Dieci anni senza Super Sic. Era il 23 ottobre 2011 quando il campione della MotoGP Marco Simoncelli perse la vita in seguito ad un incidente in sella alla sua Honda sul circuito a Sepang, in Malesia. Sono passati 10 anni, eppure quelle immagini restano impresse nella mente, oggi come ieri. Il mondo dello sport, delle moto, gli appassionati e l’Italia intera attesero con il fiato sospeso i lunghi minuti che seguirono l’impatto fino all’annuncio della morte del giovane campione che aveva ancora davanti un futuro brillante. Una tranquilla domenica si trasformò in un giorno colmo di dolore e lacrime.
Sic continua a vivere e soprattutto a correre. Nessuno ha mai dimenticato il numero 58 e quei riccioli che spuntavano da sotto il casco. Nessuno si è mai arreso alla morte, soprattutto la famiglia, gli amici e quanti lo hanno sempre sostenuto. Di tutto questo ne abbiamo parlato con Kate Fretti, fidanzata di Marco Simoncelli, che ci ha gentilmente concesso l’intervista.
- Ha sempre seguito Marco Simoncelli ed era con lui quella domenica di 10 anni fa in pista. Una ragazza a 22 anni non immagina di perdere il proprio fidanzato in quel modo. Può il tempo curare una ferita tanto grande?

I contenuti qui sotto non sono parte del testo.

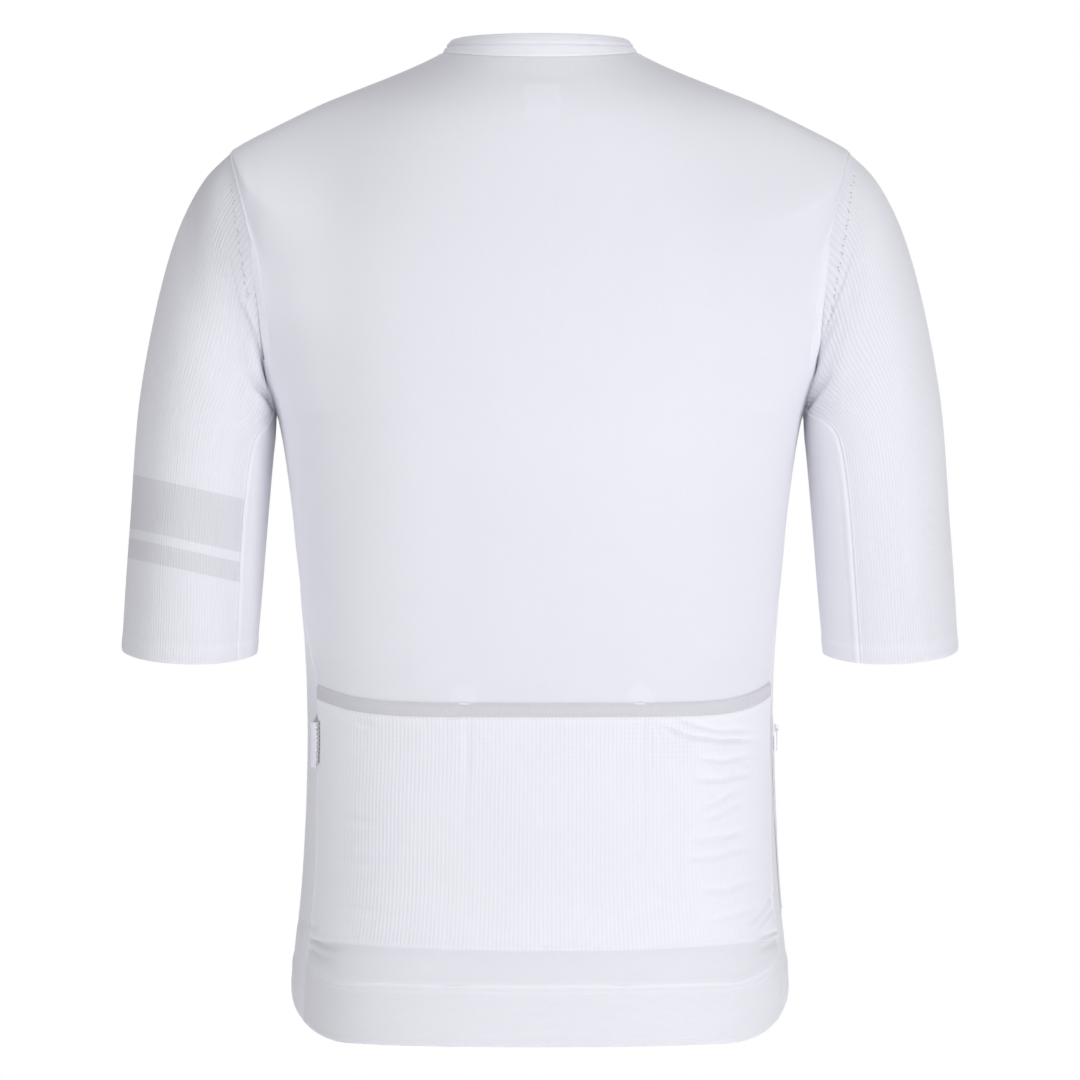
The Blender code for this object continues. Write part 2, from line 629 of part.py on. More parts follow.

Pensavo di no. Non è che la curi però il tempo fa in modo che si viva in modo diverso, ti dà modo di elaborare la cosa. Ognuno vive il lutto a modo proprio. Non ti dà dei motivi di spunto perché non è che alla fine sei felice e dici “che bello lavoro in Fondazione quando invece potevo essere con lui in pista”. Di sicuro la vivo meglio rispetto al 2011, quindi posso affermare che il tempo in qualche modo dà una mano.
- Dal dolore può nascere qualcosa di grande e Marco corre ancora. Insieme al padre, alla madre, alla famiglia e agli amici avete messo in piedi una bella realtà che oggi è la Fondazione e “Casa Marco Simoncelli”
“Casa Marco Simoncelli” è uno dei nostri ultimi progetti. La Fondazione ha sede a Riccione mentre “Casa Marco Simoncelli” a Coriano. E’ un centro diurno che accoglie ragazzi disabili e l’abbiamo affidata alla Comunità di Montetauro che è la comunità dove Marco andò nel 2011. Abbiamo deciso di fare questo progetto insieme. Non so bene se siamo stati noi a scegliere loro o loro a scegliere noi, però alla fine abbiamo completato questo centro.
- La Fondazione è un qualcosa che la lega ancora alla famiglia di Marco
Sì, assolutamente. Credo che forse a prescindere dalla Fondazione sarei legata a loro ma siccome lavoriamo insieme, posso vederli ancora di più
- In questa data fortemente simbolica, Valentino Rossi corre per l’ultima volta in Italia e lo fa proprio a Misano nel circuito dedicato a Marco Simoncelli. Rivali in pista ma soprattutto amici. Ancora una volta i loro destini si intrecciano?
In un certo modo sì. A causa del Covid-19 in questo momento in corso, avrebbero dovuto esserci gli extra europei invece c’è la seconda gara di Misano. E così i loro destini si intrecciano ancora
- Cosa si sente di dire a coloro che stanno vivendo un momento simile a quello che lei ha vissuto?
Consigli non ne so dare, non dico che sia questo il modo di uscirne. Ognuno deve fare ciò che si sente. Sicuramente posso dire che bisogna far uscire tutto il dolore e non tenerlo dentro perché se lo tieni dentro ti uccide. Bisogna trovare il modo per sfogarlo. Non bisogna fermarsi a dire “ieri stavo facendo questo con lui” o “domani saremmo dovuti partire” perché questi pensieri, quando una cosa è appena successa, ti distruggono. Puoi solamente pensare che ormai è andata così e bisogna voltare pagina in fretta cercando di fare il meglio che puoi con quello che hai. Purtroppo le cose brutte succedono ed è ingiusto e terribile. Il mondo, Dio o chi per Lui è cattivo perché ancora succedono delle cose così. In questi anni un sacco di ragazze mi hanno scritto perché a loro è successa la stessa cosa o tanti genitori hanno scritto a Paolo e Rossella. E’ un’ingiustizia e la parte difficile l’affronta chi resta in vita perchè si deve essere capace di reagire ad un dolore così atroce.